### WHAT YOU NEED TO DO:
Your task is to restate the data word for word.
— start RECORDS PROVIDED —
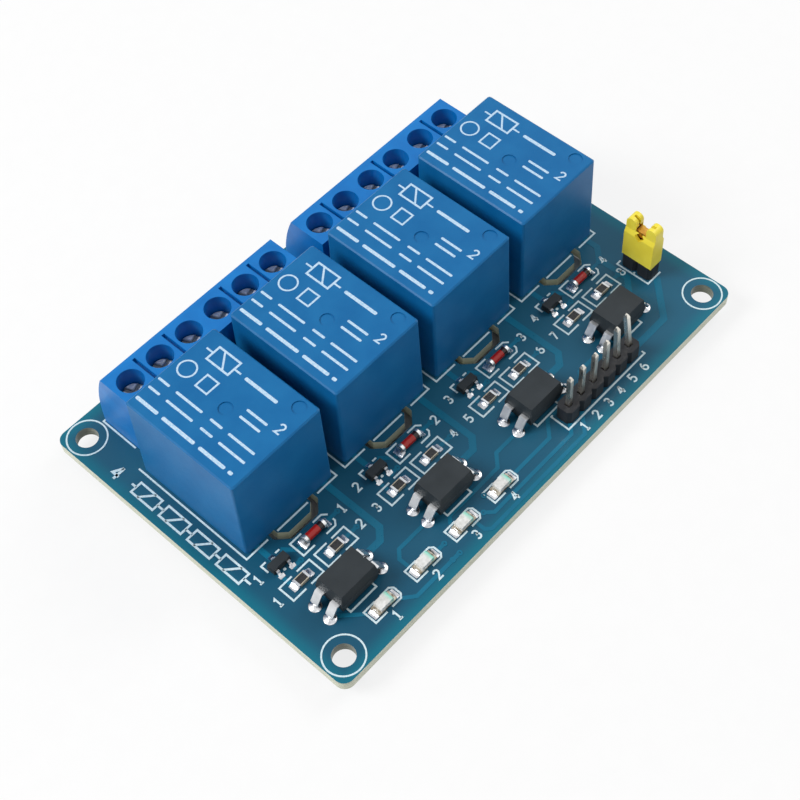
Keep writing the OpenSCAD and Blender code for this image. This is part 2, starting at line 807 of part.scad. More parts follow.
module resistor_ends() {
    color("#d2d5d8") at_each_resistor() for (s = [-1, 1])
        translate([s * (chip_l - chip_end) / 2, 0, chip_h / 2])
            cube([chip_end, chip_w, chip_h], center = true);
}

// Solder cones round every pin, under the board
module solder_joints() {
    cone_h = 1.1;
    color("#c5c9cd") on_board() for (p = through_pins) {
        hole = diagonal([p[2], p[3]]) + fit;
        translate([p[0], p[1], -board_t - cone_h]) difference() {
            cylinder(d1 = hole + 0.3, d2 = hole + 0.9, h = cone_h, $fn = 24);
            translate([0, 0, -eps]) cylinder(d = hole, h = cone_h + 2 * eps, $fn = 24);
        }
    }
}

circuit_board();
for (i = [0:channels - 1]) {
    relay_case(i);
    relay_base(i);
    relay_yoke(i);
    relay_bobbin(i);
    relay_winding(i);
    relay_armature(i);
    relay_contacts(i);
    optocoupler(i);
}
for (b = [0:len(block_poles) - 1])
    terminal_block(b);
terminal_screws();
wire_clamps();
terminal_contacts();
input_header_base();
input_header_pins();
jumper_header_base();
jumper_header_pins();
jumper_cap();
jumper_contact();
optocoupler_leads();
led_lenses();
led_bases();
diode_glass();
diode_caps();
transistor_bodies();
transistor_leads();
resistor_bodies();
resistor_ends();
solder_joints();
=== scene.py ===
import math

import bmesh
import bpy
from mathutils import Matrix, Vector


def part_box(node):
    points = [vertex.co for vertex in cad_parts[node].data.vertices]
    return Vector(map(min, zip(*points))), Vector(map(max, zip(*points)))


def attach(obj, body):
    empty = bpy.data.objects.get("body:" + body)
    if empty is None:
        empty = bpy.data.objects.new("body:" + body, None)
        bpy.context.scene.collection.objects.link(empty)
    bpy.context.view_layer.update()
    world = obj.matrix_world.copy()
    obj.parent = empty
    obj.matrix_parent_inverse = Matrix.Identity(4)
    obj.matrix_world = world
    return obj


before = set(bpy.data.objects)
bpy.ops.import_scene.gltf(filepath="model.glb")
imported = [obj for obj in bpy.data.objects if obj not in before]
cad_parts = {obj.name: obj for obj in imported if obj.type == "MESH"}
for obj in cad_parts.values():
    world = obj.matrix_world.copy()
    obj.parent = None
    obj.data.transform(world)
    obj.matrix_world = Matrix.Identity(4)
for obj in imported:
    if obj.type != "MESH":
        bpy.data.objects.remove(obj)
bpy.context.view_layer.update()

# ---------------------------------------------------------------- layout
# Millimetres from the board's front left corner, heights from its top face,
# with the same values as the part's source.
MM = 0.001
CHANNELS = 4
BOARD_LOW, BOARD_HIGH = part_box("circuit_board")
BOARD_L = (BOARD_HIGH.x - BOARD_LOW.x) / MM
BOARD_W = (BOARD_HIGH.y - BOARD_LOW.y) / MM
BOARD_T = (BOARD_HIGH.z - BOARD_LOW.z) / MM
HOLE_INSET = 3.0
# First lamp, the step to the next one and a lamp's length
LED_X, LED_Y, LED_PITCH, LED_L = 11.1, 3.95, 7.4, 3.2
# First pin of the header
PIN_X, PIN_Y, PIN_COUNT, PIN_PITCH = 47.3, 4.45, 6, 2.54
# Small parts of one channel, with DX from the relay's middle line
CHIP_L, CHIP_W = 2.0, 1.25
RESISTOR_Y, RESISTOR_DX = 13.85, (0.5, -5.7)
TRANSISTOR_Y, TRANSISTOR_DX = 17.5, -6.0
DIODE_Y, DIODE_L = 17.2, 3.5
OPTO_SPAN, LEAD_PAD_D = 9.15, 1.8
# Half of the width of the slot that runs round a relay's common pin
SLOT_HALF = 3.5
# A relay's contact pins as dx and y, the common one in the middle
LOAD_PINS = ((-6, 35.7), (0, 23.7), (6, 35.7))
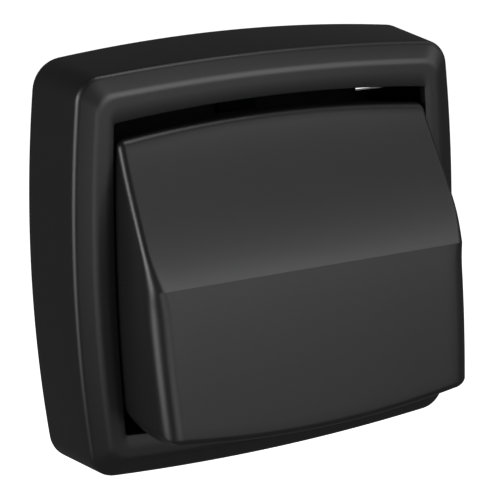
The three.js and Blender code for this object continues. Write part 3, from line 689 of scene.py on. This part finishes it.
— end RECORDS PROVIDED —
### TASK OUTPUT:
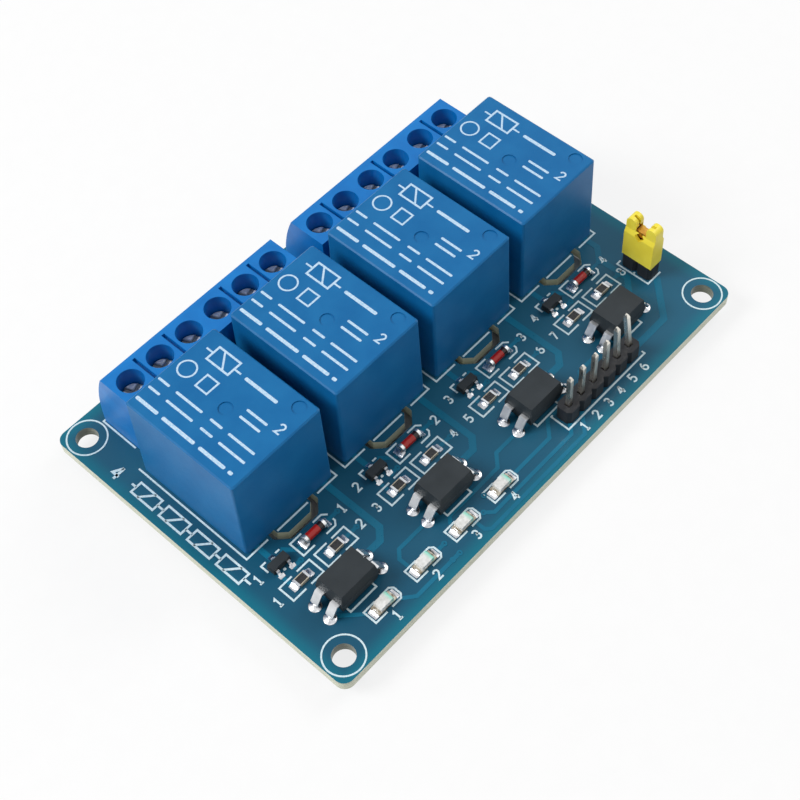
Keep writing the OpenSCAD and Blender code for this image. This is part 2, starting at line 807 of part.scad. More parts follow.
module resistor_ends() {
    color("#d2d5d8") at_each_resistor() for (s = [-1, 1])
        translate([s * (chip_l - chip_end) / 2, 0, chip_h / 2])
            cube([chip_end, chip_w, chip_h], center = true);
}

// Solder cones round every pin, under the board
module solder_joints() {
    cone_h = 1.1;
    color("#c5c9cd") on_board() for (p = through_pins) {
        hole = diagonal([p[2], p[3]]) + fit;
        translate([p[0], p[1], -board_t - cone_h]) difference() {
            cylinder(d1 = hole + 0.3, d2 = hole + 0.9, h = cone_h, $fn = 24);
            translate([0, 0, -eps]) cylinder(d = hole, h = cone_h + 2 * eps, $fn = 24);
        }
    }
}

circuit_board();
for (i = [0:channels - 1]) {
    relay_case(i);
    relay_base(i);
    relay_yoke(i);
    relay_bobbin(i);
    relay_winding(i);
    relay_armature(i);
    relay_contacts(i);
    optocoupler(i);
}
for (b = [0:len(block_poles) - 1])
    terminal_block(b);
terminal_screws();
wire_clamps();
terminal_contacts();
input_header_base();
input_header_pins();
jumper_header_base();
jumper_header_pins();
jumper_cap();
jumper_contact();
optocoupler_leads();
led_lenses();
led_bases();
diode_glass();
diode_caps();
transistor_bodies();
transistor_leads();
resistor_bodies();
resistor_ends();
solder_joints();
=== scene.py ===
import math

import bmesh
import bpy
from mathutils import Matrix, Vector


def part_box(node):
    points = [vertex.co for vertex in cad_parts[node].data.vertices]
    return Vector(map(min, zip(*points))), Vector(map(max, zip(*points)))


def attach(obj, body):
    empty = bpy.data.objects.get("body:" + body)
    if empty is None:
        empty = bpy.data.objects.new("body:" + body, None)
        bpy.context.scene.collection.objects.link(empty)
    bpy.context.view_layer.update()
    world = obj.matrix_world.copy()
    obj.parent = empty
    obj.matrix_parent_inverse = Matrix.Identity(4)
    obj.matrix_world = world
    return obj


before = set(bpy.data.objects)
bpy.ops.import_scene.gltf(filepath="model.glb")
imported = [obj for obj in bpy.data.objects if obj not in before]
cad_parts = {obj.name: obj for obj in imported if obj.type == "MESH"}
for obj in cad_parts.values():
    world = obj.matrix_world.copy()
    obj.parent = None
    obj.data.transform(world)
    obj.matrix_world = Matrix.Identity(4)
for obj in imported:
    if obj.type != "MESH":
        bpy.data.objects.remove(obj)
bpy.context.view_layer.update()

# ---------------------------------------------------------------- layout
# Millimetres from the board's front left corner, heights from its top face,
# with the same values as the part's source.
MM = 0.001
CHANNELS = 4
BOARD_LOW, BOARD_HIGH = part_box("circuit_board")
BOARD_L = (BOARD_HIGH.x - BOARD_LOW.x) / MM
BOARD_W = (BOARD_HIGH.y - BOARD_LOW.y) / MM
BOARD_T = (BOARD_HIGH.z - BOARD_LOW.z) / MM
HOLE_INSET = 3.0
# First lamp, the step to the next one and a lamp's length
LED_X, LED_Y, LED_PITCH, LED_L = 11.1, 3.95, 7.4, 3.2
# First pin of the header
PIN_X, PIN_Y, PIN_COUNT, PIN_PITCH = 47.3, 4.45, 6, 2.54
# Small parts of one channel, with DX from the relay's middle line
CHIP_L, CHIP_W = 2.0, 1.25
RESISTOR_Y, RESISTOR_DX = 13.85, (0.5, -5.7)
TRANSISTOR_Y, TRANSISTOR_DX = 17.5, -6.0
DIODE_Y, DIODE_L = 17.2, 3.5
OPTO_SPAN, LEAD_PAD_D = 9.15, 1.8
# Half of the width of the slot that runs round a relay's common pin
SLOT_HALF = 3.5
# A relay's contact pins as dx and y, the common one in the middle
LOAD_PINS = ((-6, 35.7), (0, 23.7), (6, 35.7))
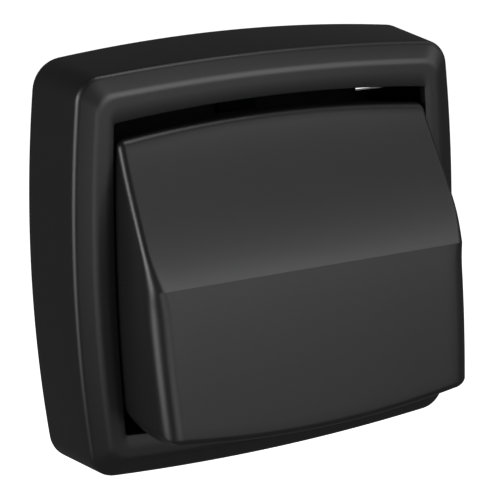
The three.js and Blender code for this object continues. Write part 3, from line 689 of scene.py on. This part finishes it.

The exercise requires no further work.